Very interesting...and very surprising (because I never experienced this error). Thank you @theresadower for this small script. I succeeded to reproduce this issue.
@gmantele you're welcome! There is still the very real possibility our error is in a different place, but it seemed a useful starting point, and may be able to be successfully tested against other services.
After a quick look into all of this, I already have a bit of an answer:
Indeed, ADQLParser
is not thread-safe, and on the contrary to what I said before, it can not be otherwise. The parsing needs several variables (managed by JavaCC) which depends on the current parsing state. So that will never be different and I was aware of that while using it for running queries in TAP. @vforchi , as you suggested, I have to write somewhere in the Javadoc + Documentation that ADQLParser
is not thread-safe.
@theresadower , the reported issue is, as I said, very surprising. For each query (synchronous or not), a new query execution context (meaning a new ADQLParser
with a new JDBCConnection
and so ADQLTranslator
) is created and attached to a single Thread. When the query is over, this context is discarded. For the moment, as far as I can imagine, the only way there is a thread concurrency would be if the same translator/connection or parser was provided by the TAP/ADQLFactory. And even though, the ADQLTranslator
should not keep context related data ; instead of ADQLParser
it is supposed to be thread safe. How do you specify the translator to use in your TAP implementation? Do you use a tap.properties
file?
@theresadower , you should also have a stack-trace somewhere in your log file related to such error (i.e. prefixed by ADQL Translation Error
). If you can find any and share it with me, it would be very helpful to understand the problem.
Just a comment, since the code is in Java, you could wrap the parser entry with an ReentrantLock as a quick fix - somewhere around the parseQuery
's or reuse ReInit
(to do the lock) in ADQLParser.java
FYI, I just tried this script against 2 other services using VOLLT/TAP-Lib (with Postgres+PgSphere) and no problem at all. So I suspect something going wrong with your translator or the way it is created/provided....but knowing so few for the moment, I may be wrong. I continue my investigations :-)
Ah, yes, we are cacheing and reusing parser/translator objects at some level, having assumed thread safety. This was done because building the full schema and geometry and UDF awareness is expensive so I wanted to avoid doing so per query. I should be able to move the level at which we're cacheing these data structures to avoid this.

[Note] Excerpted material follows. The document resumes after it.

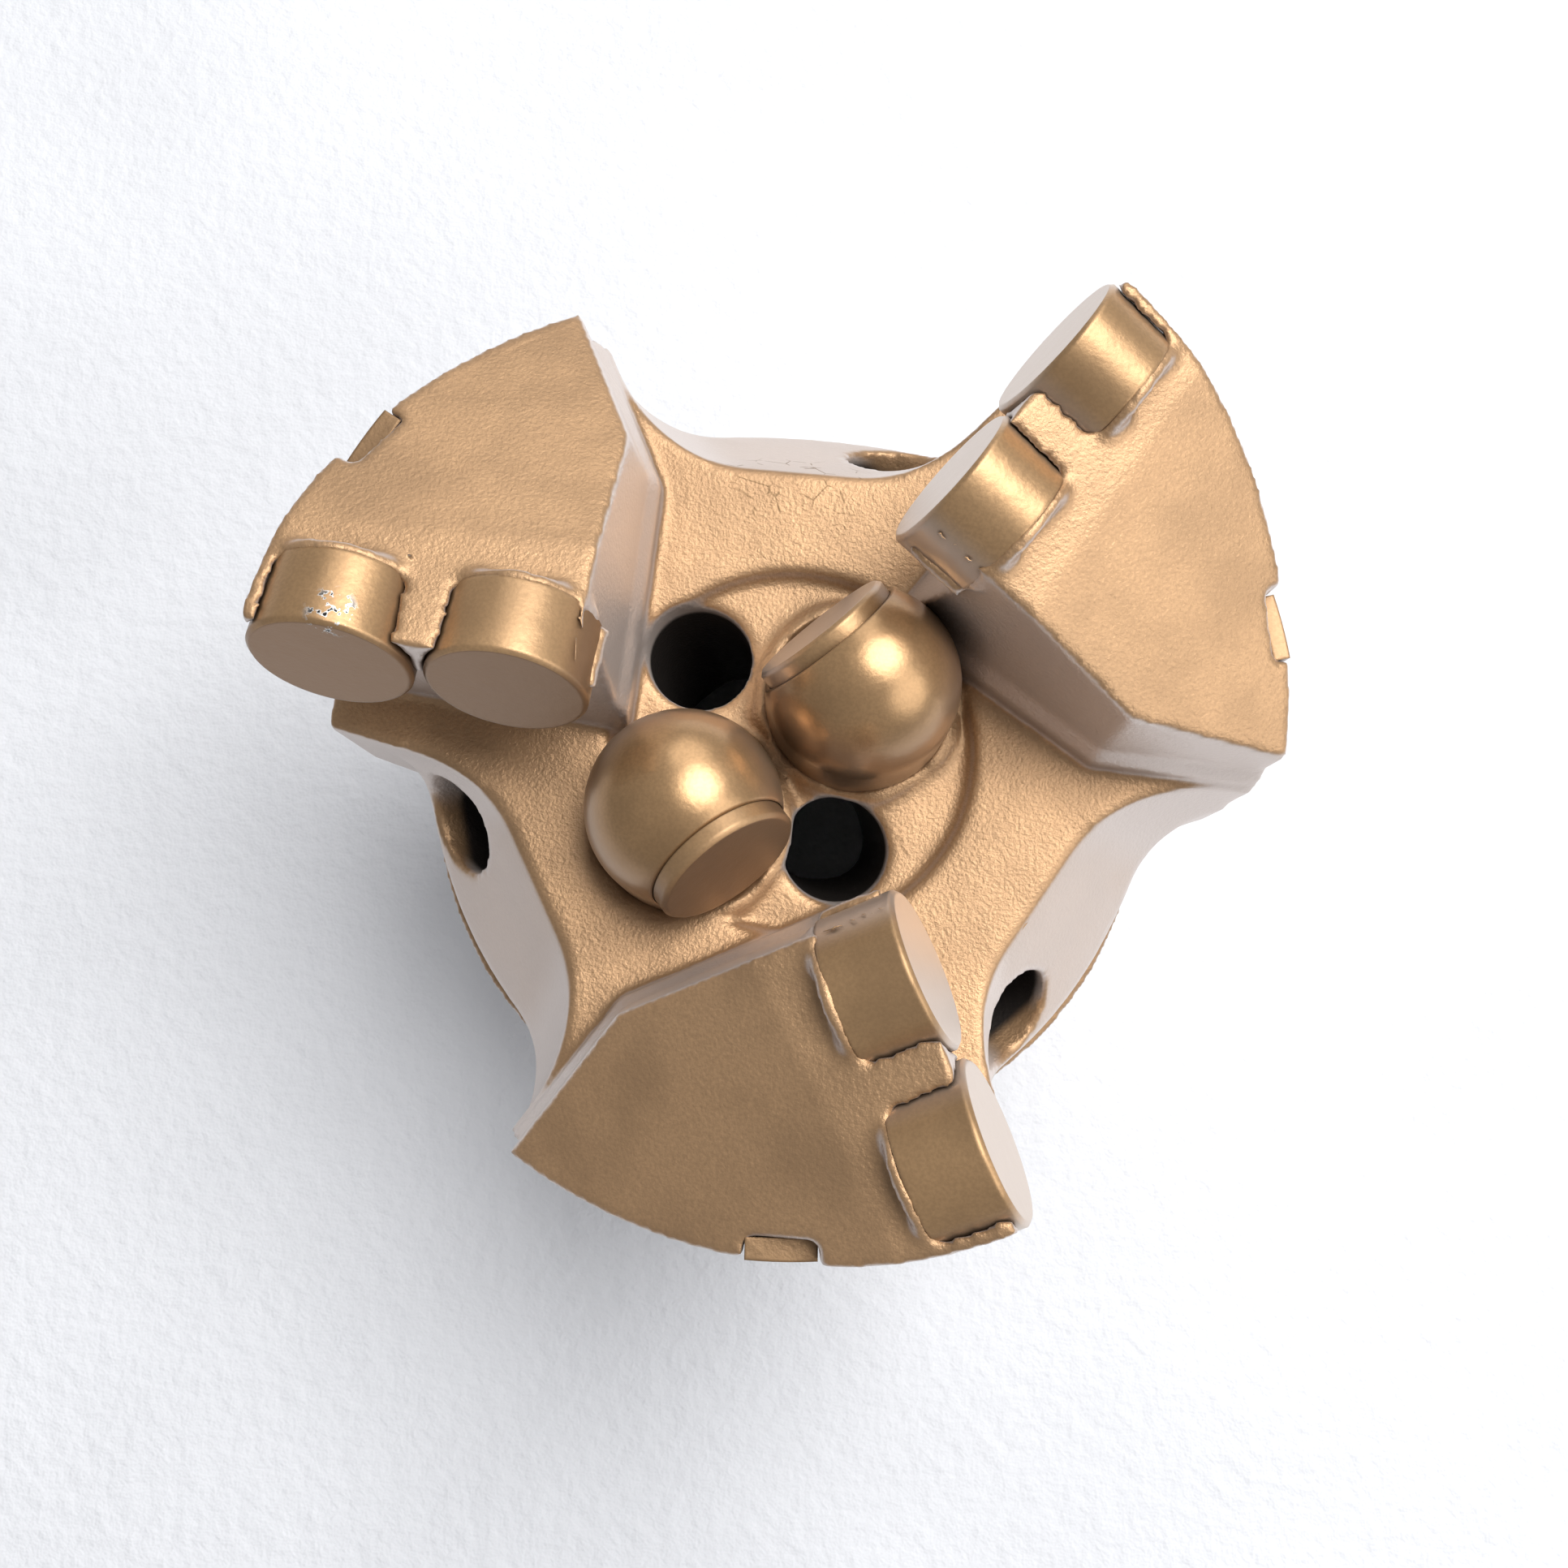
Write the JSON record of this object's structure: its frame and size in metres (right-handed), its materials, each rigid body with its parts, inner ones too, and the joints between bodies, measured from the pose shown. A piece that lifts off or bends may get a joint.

Just a comment, since the code is in Java, you could wrap the parser entry with an ReentrantLock as a quick fix - somewhere around the
parseQuery
's or reuseReInit
(to do the lock) in ADQLParser.java
Good idea. However, there are other functions (parsing functions or not) able to change anything in the class that may be used during the parsing process. Then, it would mean putting locks or synchronized
at a lot of different places in the ADQLParser
, which could lead to undesired lock side effects. I keep the idea though...it might be helpful somewhere else in the parsing or TAP requests processing.
Ah, yes, we are cacheing and reusing parser/translator objects at some level, having assumed thread safety. This was done because building the full schema and geometry and UDF awareness is expensive so I wanted to avoid doing so per query. I should be able to move the level at which we're cacheing these data structures to avoid this.
Links between the ADQL items such as the column and table references and their corresponding TAP_SCHEMA counterparts is already done by DBChecker
. So, at translation time, you should have all the TAP_SCHEMA metadata you need attached to the element to translate.
About UDF, depending on the way you declare and use them, such information may already be available during the translation as well.
_Spoiler alert: in the coming version of TAP, UDF management will be highly easier as there will be the possibility to give an SQL translation pattern (so a simple string like my_udf_in_sql($1, $2)
) in tap.properties
which would avoid writing a Java class as required now._
And finally, information like allowed geometries and UDFs are already shared to all threads through ServiceConnection
(only one instance for all threads).
Generally speaking, having a link with ServiceConnection
will most of the time resolve your problem about accessing TAP_SCHEMA metadata and configuration.
Since this issue is now going a bit off topic, @theresadower , don't hesitate to contact me directly by email if you need help for these modifications.
I noticed that the
ADQLParser
is not thread safe: I was reusing the same instance and noticed that the generated queries were incorrect. This is not necessarily a bug, but it should be mentioned in the documentation.